Take the delegate selection in Colorado. News headlines everywhere covered Trump complaining that the Colorado primary was rigged, saying, "I'm hundreds of delegates ahead, but the system, folks, is rigged. It's a rigged, disgusting, dirty system." What was not news, except as a rejoinder by a Cruz partisan (whose very presence cast suspicion on the veracity of the "opinion"), is that Trump is not being truthful.
Colorado established its delegate rules last August, and Trump either didn't have an organization in the state, or he didn't care. The real story is Trump dishonestly crying foul about every state he loses: Every loss is due to stupid voters and/or a corrupt process. Show us how many networks have made that a story.
In effect, the media have handed Trump the microphone and let him say whatever he wants about anything he wishes. It has granted him credibility no matter how outrageous the claim, and has let him control the campaign narrative.

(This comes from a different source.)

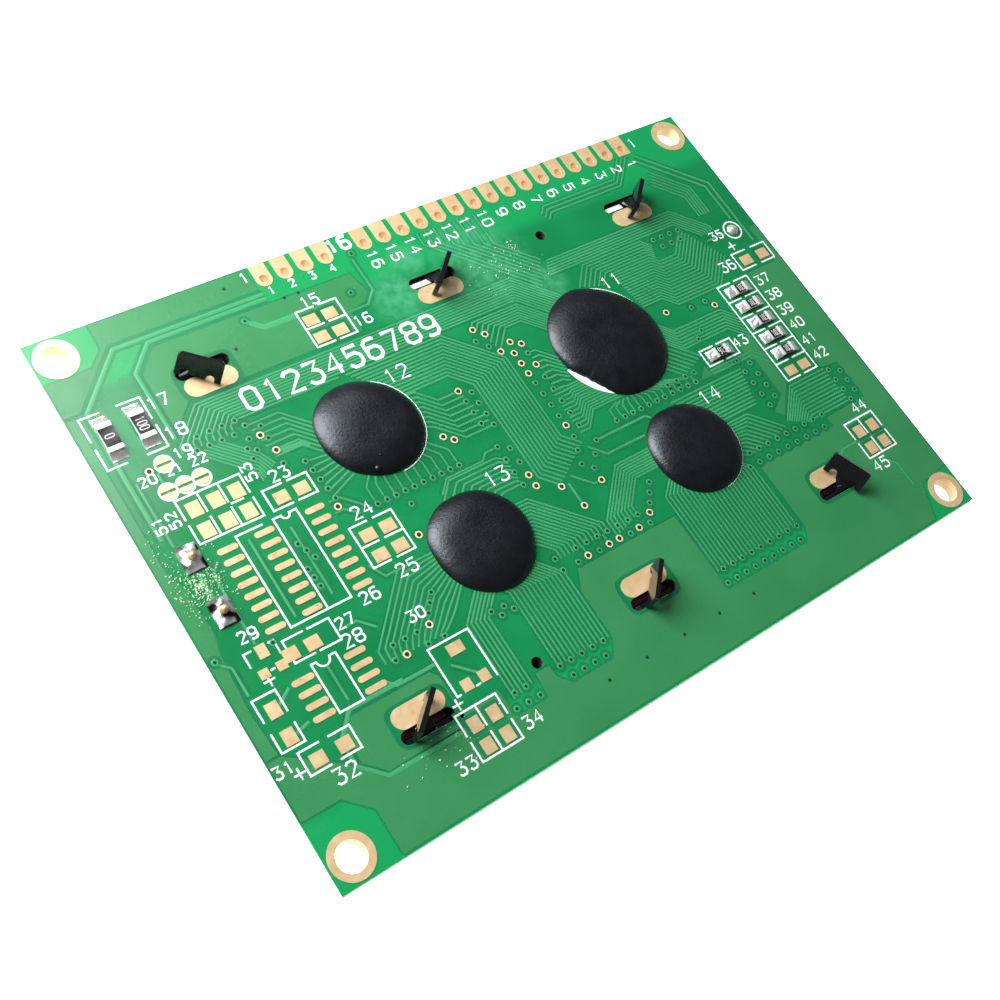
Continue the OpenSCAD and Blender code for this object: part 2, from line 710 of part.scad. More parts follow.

It's quite possible in the coming months that, even if Trump is denied the nomination, he will continue to dominate the narrative. Just as he still dominates after Cruz wins primaries, he could dominate if someone else becomes the nominee, by constantly needling whoever took his place. Whether or not he could succeed or even run as a third-party candidate, the media could continue to let Trump's commentary on the campaign dominate.
Let's have full disclosure here: We have personally endorsed Ted Cruz, which for some might cast doubt on this column. But we challenge you to dispute any of what is written above.